Il cannone del 10 agosto si
fece sentire: la prima coalizione si organizzò contro la Francia. Molti
battaglioni di volontari si formarono allora con una maravigliosa rapidità.
Il distrettò di Valenza
fornì il 6.° della Dróme. Championnet ne fu il capo.
Il 6° battaglione fu mandato
a Dóle, poi a Besançon. Passando da colà col grado di generale di divisione per
andare a prendere il comando dell'armata dell'alto Reno, Pichegru, vi trovò
Championnet ch'egli avea conosciuto quando era com'esso capo di battaglione dei
volontari. Championnet lo supplicò di chiamarlo nell'armata attiva.
Championnet servì
successivamente sotto il generale Taponnier e sotto il generale Hóche che gli
accordò il premio del valore e lo fece nominar generale di divisione.

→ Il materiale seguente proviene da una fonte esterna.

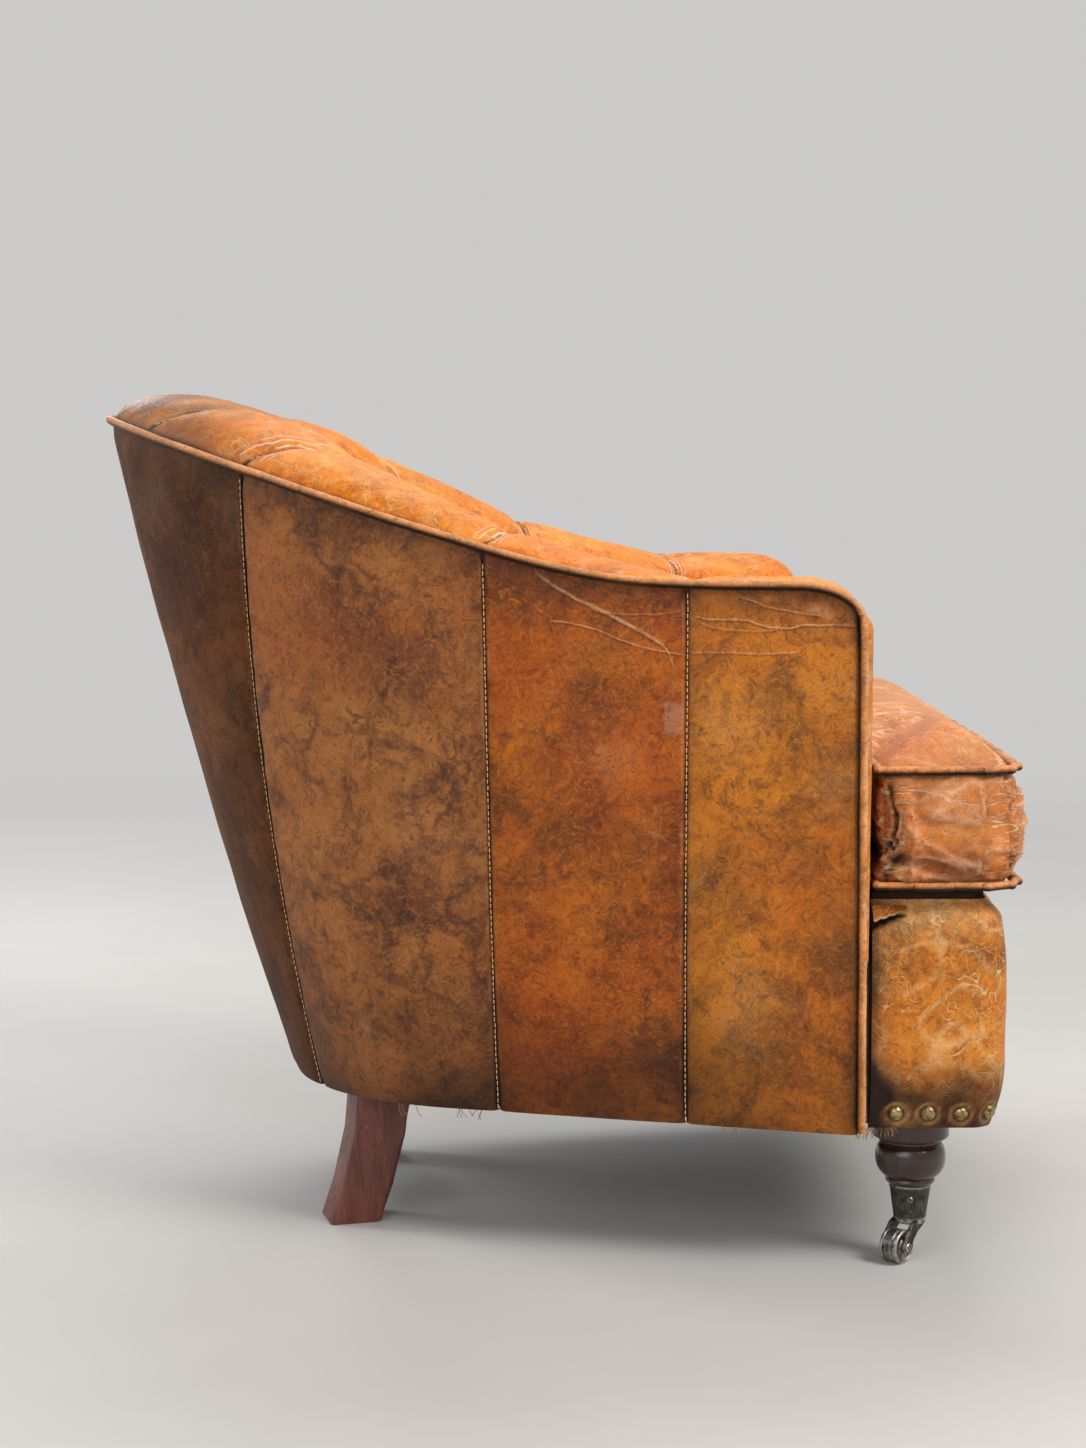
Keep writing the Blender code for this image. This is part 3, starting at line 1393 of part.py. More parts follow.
def caster_axles_and_wheels():
    reach = cheek_offset() + CHEEK_THICKNESS / 2.0 + SEAT_GAP
    axle = [
        (0.0, reach + AXLE_HEAD_HEIGHT),
        (AXLE_HEAD_RADIUS - AXLE_HEAD_CHAMFER, reach + AXLE_HEAD_HEIGHT),
        (AXLE_HEAD_RADIUS, reach + AXLE_HEAD_HEIGHT - AXLE_HEAD_CHAMFER),
        (AXLE_HEAD_RADIUS, reach),
        (AXLE_RADIUS, reach),
    ]
    axle += [(r, -h) for r, h in reversed(axle)]
    half = WHEEL_WIDTH / 2.0
    groove = WHEEL_RADIUS - WHEEL_GROOVE_DEPTH
    bore = AXLE_RADIUS + RUNNING_GAP
    wheel = [
        (bore, half),
        (WHEEL_HUB_RADIUS, half),
        (WHEEL_HUB_RADIUS + WHEEL_CHAMFER, half - WHEEL_CHAMFER),
        (WHEEL_RADIUS - WHEEL_RIM_WALL, half - WHEEL_CHAMFER),
        (WHEEL_RADIUS - WHEEL_CHAMFER, half),
        (WHEEL_RADIUS, half - WHEEL_CHAMFER),
        (WHEEL_RADIUS, WHEEL_GROOVE_WIDTH / 2.0 + WHEEL_CHAMFER),
        (groove, WHEEL_GROOVE_WIDTH / 2.0),
    ]
    wheel += [(r, -h) for r, h in reversed(wheel)]
    for side in SIDES:
        turn = math.radians(side * CASTER_TURN_DEG)
        place = Matrix.Translation((FRONT_LEG_X, side * FRONT_LEG_Y, 0.0)) @ Matrix.Rotation(turn, 4, "Z")
        made = turned(f"caster_axle_{side_name(side)}", axle, "wheel_metal", steps=10)
        made.matrix_world = place @ axle_placement()
        made = ring_turned(f"caster_wheel_{side_name(side)}", wheel, "wheel_metal", steps=18)
        made.matrix_world = place @ axle_placement()


# Underside


def dust_cover():
    low = RAIL_BOTTOM_Z - SEAT_GAP - DUST_COVER_THICKNESS
    high = RAIL_BOTTOM_Z - SEAT_GAP
    inset = DUST_COVER_INSET
    outline = [shell_point(s, 0.0, inset) for s in even_steps(0.0, DUST_COVER_SIDE_SHARE, 16)]
    wide = platform_half_width() - DUST_COVER_MARGIN
    front = platform_front_x() - DUST_COVER_MARGIN
    outline += [Vector((border_rear_x() + DUST_COVER_MARGIN, wide, 0.0)), Vector((front - inset, wide, 0.0))]
    outline += [Vector((front, wide - inset, 0.0))]
    full = outline + [Vector((p.x, -p.y, 0.0)) for p in reversed(outline[1:])]
    rings = [[Vector((p.x, p.y, z)) for p in full] for z in (low, high)]
    cover = loft("dust_cover", rings, "dust_cloth", smooth=False)
    room = LEG_HOLE_CLEARANCE
    holes = (low - CUT_DEPTH, high + CUT_DEPTH)
    for side in SIDES:
        label = side_name(side)
        round_hole = cylinder_mesh(f"leg_hole_{label}", LEG_CAP_RADIUS + room, *holes)
        round_hole.transform(Matrix.Translation((FRONT_LEG_X, side * FRONT_LEG_Y, 0.0)))
        boolean(cover, tool_object(f"leg_hole_{label}", round_hole), "DIFFERENCE")
        square = rear_leg_ring(leg_top_z(), side, room)
        rings = [[Vector((p.x, p.y, z)) for p in square] for z in holes]
        boolean(cover, tool_object(f"leg_gap_{label}", loft_mesh(f"leg_gap_{label}", rings)), "DIFFERENCE")


outer_panels()
outer_welt()
channels()
arm_facings()
seat_rails()
corner_blocks()
top_rails()
posts()
seat_springs()
seat_deck()
seat_cushion()
front_border()
front_legs()
rear_legs()
caster_cups()
caster_horns()
caster_axles_and_wheels()
dust_cover()
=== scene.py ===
"""Looks of the worn leather club chair: leather, piping, stitches, nails, turned wood and casters.

Metres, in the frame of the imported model: +X is the chair's front, +Z is up, and the photographed
side is -Y. The shell's plan and edge follow the same rules as the CAD model's.
"""

import json
import math
import random

import bmesh
import bpy
import numpy as np
from mathutils import Matrix, Vector, noise


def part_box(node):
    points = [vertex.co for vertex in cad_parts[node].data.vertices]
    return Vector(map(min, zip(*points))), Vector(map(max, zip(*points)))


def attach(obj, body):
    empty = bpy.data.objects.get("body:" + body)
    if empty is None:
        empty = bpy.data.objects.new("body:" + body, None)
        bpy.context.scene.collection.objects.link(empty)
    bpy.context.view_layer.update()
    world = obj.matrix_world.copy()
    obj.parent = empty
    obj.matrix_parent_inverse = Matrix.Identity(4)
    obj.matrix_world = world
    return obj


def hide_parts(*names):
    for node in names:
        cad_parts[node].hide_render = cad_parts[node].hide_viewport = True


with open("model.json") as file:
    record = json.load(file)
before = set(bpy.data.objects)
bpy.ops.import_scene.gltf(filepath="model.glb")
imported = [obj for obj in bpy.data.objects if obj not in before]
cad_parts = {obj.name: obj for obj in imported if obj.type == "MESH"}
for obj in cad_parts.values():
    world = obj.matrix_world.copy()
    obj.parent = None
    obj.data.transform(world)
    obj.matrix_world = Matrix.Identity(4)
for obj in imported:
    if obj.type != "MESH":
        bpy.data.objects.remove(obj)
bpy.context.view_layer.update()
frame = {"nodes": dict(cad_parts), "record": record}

RANDOM = random.Random(7)

# Outer shell, as in the CAD model.
SHELL_BOTTOM_Z = 0.1365
SHELL_FRONT_X = 0.287
SHELL_BOTTOM_FRONT_X = 0.293
BOTTOM_FRONT_HALF_WIDTH = 0.335
BOTTOM_SHOULDER = (-0.092, 0.228)
BOTTOM_BACK_X = -0.265
BOTTOM_ROUNDING = (0.120, 0.105)
TOP_FRONT_HALF_WIDTH = 0.360
TOP_SHOULDER = (-0.104, 0.346)
TOP_BACK_X = -0.4495
TOP_ROUNDING = (0.160, 0.150)
SHELL_BULGE = 0.009
ARM_EDGE_Z = 0.652
SWEEP_SLOPE = 0.315
SWEEP_START_X = 0.046
SWEEP_SOFTNESS = 0.040
ARM_CORNER_LENGTH = 0.058
ARM_CORNER_HEIGHT = 0.035
SHOULDER_SHARE = 0.45
REAR_SEAM = (0.205, 0.275)
MIDDLE_SEAM = (0.513, 0.512)
FRONT_SEAM = (0.768, 0.775)
BACK_CHANNEL_SHARE = 0.150

# Inner face and the padded roll.
INNER_FRONT_HALF_WIDTH = 0.254
INNER_SHOULDER = (-0.044, 0.222)
INNER_BACK_X = -0.158
INNER_ROUNDING = (0.075, 0.135)
INNER_BACK_LEAN = 0.36
INNER_SIDE_LEAN = 0.08
SEAT_LINE_Z = 0.470
ARM_ROLL_HEIGHT = 0.005
WING_ROLL_HEIGHT = 0.028
BACK_ROLL_HEIGHT = 0.022
WING_SHARE = 0.19
ARM_ROLL_DROP = 0.034
BACK_ROLL_DROP = 0.075
ROLL_PADDING = 0.016
CHANNEL_LINING_SHARE = 0.54
PAD_BOTTOM_Z = 0.373
ARM_NOSE = 0.012

PANEL_THICKNESS = 0.0032
WELT_RADIUS = 0.0042
PIPING_RADIUS = 0.0040
SEAT_GAP = 0.0003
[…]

Da quel momento il nome di
Championnet trovossi mischiato a tutti i fatti d'armi gloriosi di quella grande
armata di Sambra e Mosa che Kleber, Jourdan e Bernadotte comandarono.
Egli fu l'amico di questi
tre grandi uomini, che avevano talmente preso l'abitudine di porlo al luogo più
pericoloso, che, quando presentavasi un attacco o una difesa impossibile, essi
dicevano come una cosa naturalissima :
‑ Bisogna mandarvi
Championnet. ‑ Questi vi andava e giustificava il proverbio: Fortunato come un bastardo.
Questa lunga sequela di
successi fu ricompensata col comando delle coste del mar del Nord da Dunkerque
fino a Flessinga.
Dopo il trattato di Campo
Formio, Championnet tornò a Parigi ove ricevette le felicitazioni del
Direttorio.
‑ Se la guerra scoppia
di nuovo, gli disse Barras, voi siete il primo dei generali repubblicani
destinato a detronizzare un re.
‑ Le intenzioni del
Direttorio saranno eseguite, rispose semplicemente Championnet.
Cosa strana! la promessa non
doveva tardare a realizzarsi.
Verso il 10 novembre 1798,
Championnet venne nominato comandante in capo dell'armata di Roma.
Partendo pel suo comando
egli ricevette dal Direttorio questa istruzione verbale:
‑ Respingere, con le armi, ogni aggressione ostile diretta contro l'indipendenza della repubblica romana, e portar la guerra sul territorio napoletano, se il re di Napoli eseguisce i progetti d'invasione così di frequente annunciati.